At the University of Southampton, we’ve been conducting preclinical research into monoclonal antibody (mAb)-based cancer therapies for many years; in fact, the group has made several seminal observations in this field (1, 2, 3, 4). Given our expertise, we were approached by a company called BioInvent, which has developed an mAb targeting the inhibitory FcγRIIB (CD32B) – a mediator of several immunotherapy resistance mechanisms. The mAb showed significant promise in preclinical studies, and so we worked together with BioInvent to submit a research proposal to the Centre for Drug Development (CDD) at Cancer Research UK; in brief, we had to explain the existing data and the rationale for taking the work further – including unmet patient need.
Now, working with the CDD, we have beenable to generate the additional data required to open the clinical trial – as well as the capability and support to run a first-in-human (FIH) study. We really believe the CDD’s significant experience in trial design, management, and strategy will help us deliver a successful project.
After we’ve defined the optimal dose of our single agent, which should not take too much longer, we will assess BioInvent’s mAb in combination with rituximab (an anti-CD20 mAb). We hope we will see enhanced rituximab efficacy, given that blocking the CD32b receptor should prevent internalization of rituximab. We’re really looking forward to moving onto that phase of the study.

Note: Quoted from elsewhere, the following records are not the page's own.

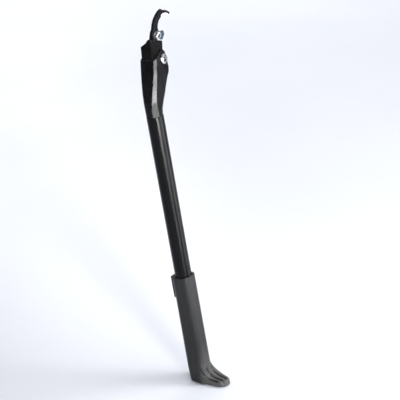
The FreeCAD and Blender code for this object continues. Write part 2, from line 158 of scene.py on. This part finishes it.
def skin(name, field, low, high, cell, to_row):
    """Closed quad mesh of a field's surface, one vertex to each grid cell
    that the surface passes through, settled onto the surface."""
    axes = [np.arange(a, b + cell, cell) for a, b in zip(low, high)]
    grid = np.stack(np.meshgrid(*axes, indexing="ij"), -1)
    value = field(grid.reshape(-1, 3)).reshape(grid.shape[:3])
    cells = [n - 1 for n in grid.shape[:3]]
    total = np.zeros(cells + [3])
    hits = np.zeros(cells)
    edges = []
    for a in range(3):
        b, c = (a + 1) % 3, (a + 2) % 3
        low_end = tuple(slice(0, -1) if i == a else slice(None)
                        for i in range(3))
        high_end = tuple(slice(1, None) if i == a else slice(None)
                         for i in range(3))
        v0, v1 = value[low_end], value[high_end]
        cross = (v0 < 0) != (v1 < 0)
        t = np.where(cross, v0 / np.where(cross, v0 - v1, 1.0), 0.0)
        at = grid[low_end].copy()
        at[..., a] += t * cell
        at *= cross[..., None]
        for j in (0, 1):
            for k in (0, 1):
                cut = [slice(None)] * 3
                cut[b] = slice(j, j + cells[b])
                cut[c] = slice(k, k + cells[c])
                total += at[tuple(cut)]
                hits += cross[tuple(cut)]
        edges.append((a, b, c, cross, v0 < 0))
    mixed = hits > 0
    index = np.full(cells, -1)
    index[mixed] = np.arange(mixed.sum())
    p = total[mixed] / hits[mixed][:, None]
    for _ in range(4):
        g = gradient(field, p)
        move = (field(p) / np.maximum((g * g).sum(1), 0.2))[:, None] * g
        size = np.linalg.norm(move, axis=1, keepdims=True)
        p -= move * np.minimum(1.0, 0.4 * cell / np.maximum(size, 1e-9))
    quads = []
    for a, b, c, cross, rising in edges:
        found = np.argwhere(cross)
        found = found[(found[:, b] > 0) & (found[:, b] < cells[b])
                      & (found[:, c] > 0) & (found[:, c] < cells[c])]
        up = rising[tuple(found.T)]
        ring = []
        for j, k in ((1, 1), (0, 1), (0, 0), (1, 0)):
            q = found.copy()
            q[:, b] -= j
            q[:, c] -= k
            ring.append(index[tuple(q.T)])
        ring = np.stack(ring, 1)
        ring[~up] = ring[~up][:, ::-1]
        quads.append(ring)
    mesh = bpy.data.meshes.new(name)
    mesh.from_pydata((to_row(p) * MM).tolist(), [],
                     np.concatenate(quads).tolist())
    mesh.polygons.foreach_set("use_smooth", [True] * len(mesh.polygons))
    mesh.update()
    obj = bpy.data.objects.new(name, mesh)
    bpy.context.scene.collection.objects.link(obj)
    return obj


# -------------------------------------------------------------- materials

class Nodes:
    """Short hand for building one material's node tree."""

    def __init__(self, name):
        self.material = bpy.data.materials.new(name)
        self.material.use_nodes = True
        self.tree = self.material.node_tree
        self.tree.nodes.clear()
        self.shader = self.add("ShaderNodeBsdfPrincipled")
        out = self.add("ShaderNodeOutputMaterial")
        self.link(self.shader.outputs["BSDF"], out.inputs["Surface"])
        self.coords = self.add("ShaderNodeTexCoord").outputs["Object"]

    def add(self, kind, **values):
        node = self.tree.nodes.new(kind)
        for key, value in values.items():
            setattr(node, key, value)
        return node

    def link(self, source, target):
        self.tree.links.new(source, target)

    def stretched(self, stretch, turn=(0, 0, 0)):
        """Object coordinates, squeezed along each axis."""
        mapping = self.add("ShaderNodeMapping")
        mapping.inputs["Scale"].default_value = stretch
        mapping.inputs["Rotation"].default_value = turn
        self.link(self.coords, mapping.inputs["Vector"])
        return mapping.outputs["Vector"]

    def noise(self, size_mm, detail=4.0, vector=None, rough=0.55):
        node = self.add("ShaderNodeTexNoise")
        node.inputs["Scale"].default_value = 1.0 / (size_mm * MM)
        node.inputs["Detail"].default_value = detail
        node.inputs["Roughness"].default_value = rough
        self.link(vector or self.coords, node.inputs["Vector"])
        return node.outputs["Fac"]

    def ramp(self, source, low, high, low_at=0.35, high_at=0.65):
        node = self.add("ShaderNodeValToRGB")
        for stop, at, colour in zip(node.color_ramp.elements,
                                    (low_at, high_at), (low, high)):
            stop.position = at
            stop.color = (*colour, 1.0)
        self.link(source, node.inputs["Fac"])
        return node.outputs["Color"]

    def range(self, source, low, high, low_at=0.3, high_at=0.7):
        node = self.add("ShaderNodeMapRange")
        node.inputs["From Min"].default_value = low_at
        node.inputs["From Max"].default_value = high_at
        node.inputs["To Min"].default_value = low
        node.inputs["To Max"].default_value = high
        self.link(source, node.inputs["Value"])
        return node.outputs["Result"]

    def mix(self, factor, a, b):
        node = self.add("ShaderNodeMix", data_type="RGBA")
        self.link(factor, node.inputs[0])
        self.link(a, node.inputs[6])
        self.link(b, node.inputs[7])
        return node.outputs[2]

    def bump(self, source, depth_mm, normal=None):
        node = self.add("ShaderNodeBump")
        node.inputs["Strength"].default_value = 1.0
        node.inputs["Distance"].default_value = depth_mm * MM
        self.link(source, node.inputs["Height"])
        if normal:
            self.link(normal, node.inputs["Normal"])
        return node.outputs["Normal"]

    def edges(self, radius_mm):
        """Near 1 along sharp outer edges, where a finish wears."""
        soft = self.add("ShaderNodeBevel", samples=6)
        soft.inputs["Radius"].default_value = radius_mm * MM
        plain = self.add("ShaderNodeNewGeometry")
        dot = self.add("ShaderNodeVectorMath", operation="DOT_PRODUCT")
        self.link(soft.outputs["Normal"], dot.inputs[0])
        self.link(plain.outputs["True Normal"], dot.inputs[1])
        return self.range(dot.outputs["Value"], 1.0, 0.0, 0.72, 0.95)

    def finish(self, colour, roughness, normal=None, **sockets):
        self.link(colour, self.shader.inputs["Base Color"])
        self.link(roughness, self.shader.inputs["Roughness"])
        if normal:
            self.link(normal, self.shader.inputs["Normal"])
        for key, value in sockets.items():
            name = key.replace("_", " ")
            self.shader.inputs[name].default_value = value
        return self.material


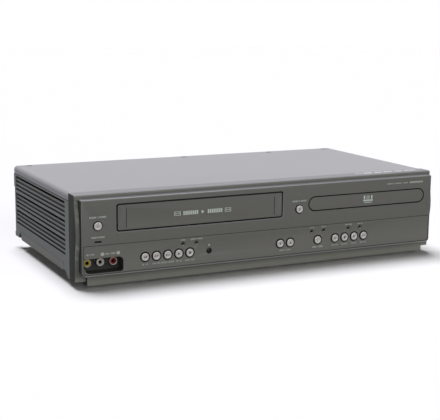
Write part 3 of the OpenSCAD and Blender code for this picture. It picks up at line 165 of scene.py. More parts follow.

After all, if we can improve outcomes in those patients, it should open the door for us to assess this mAb in combination with a number of other agents; for example, immunomodulatory agents and chemotherapeutics. We have a lot of potential avenues to explore – it’s an exciting time!
In terms of novel agents in blood cancers, there are exciting things coming from all directions. There is keen interest in the development of cellular therapies – chimeric antigen receptor T (CAR-T) cells and NK cells, which have tumor-targeting effects. We are now beginning to see the use of these in clinical practice. There are also exciting developmental lines in both solid and hematological malignancies, I think we will continue to see refinements in cellular therapies – despite complications in how they are delivered.
Among all these advances though, I remain particularly interested in the development of novel bi-specific antibodies that can not only engage the target antigen but also activate T cells. There are already results that demonstrate the efficacy of these agents (5) – and I believe such antibodies represent a more “off-the-shelf” solution than cellular therapies.
From an oncologist’s perspective, we want to get much better at stratifying patients, so that we can take a more targeted approach to treatment. And so it’s really exciting to be part of a research community that is moving towards this dream of delivering personalized therapies – all while enhancing our understanding of the biology of the disease we are treating.
The power of partnership, with Nigel Blackburn
As Director of Drug Development at Cancer Research UK, I oversee CDD, which has around 20 ongoing projects at various stages of development in its portfolio. What the CDD really brings to the table is a knowledge of how to take a potential new medicine from preclinical research through to Phase 2a clinical trials. We work with drug discovery scientists and chief investigators to collectively bring a molecule through FIH trials. Essentially, it is a partnership of complementary expertise.
In the example described by Andrew, we have also partnered with Bloodwise (the UK’s leading blood cancer research charity) from a funding perspective. If the molecule makes it to market, both Cancer Research UK and Bloodwise will use any financial return to fund further research – the start of a virtuous cycle.
The work with BioInvent fits into a framework that we call a Clinical Development Partnership – something we employ for most of our pharma and biotech partners. In brief, we take a project – based on the partner’s assets – through to proof of mechanism. At that point, the originating company has the opportunity to explore the data. If they like what they see, they can license it from us, and move the project onto the next stage themselves. We receive milestone payments as the project then moves through later development and marketing.
We’ve been involved in over 20 projects using this framework. For example, we’ve been working with a German biotech company, called Immatics, who exercised their option and have taken the molecule back in-house. There are several other companies who have done the same with molecules such as temozolomide (a mainstay of glioblastoma treatment) and Abiraterone (a prostate cancer treatment). Another example is Rucaparib (Rubraca) – a PARP inhibitor that was formulated and taken into human trials by the CDD.
The “dream” identified by Andrew fits beautifully with our efforts at the CDD. We are always on the lookout for potential new treatments. And when seeking innovation, first and foremost we are looking for patient benefit.
I’d like to close with an invitation: we’re always happy to meet with both academics and biotech companies to discuss how we can work together.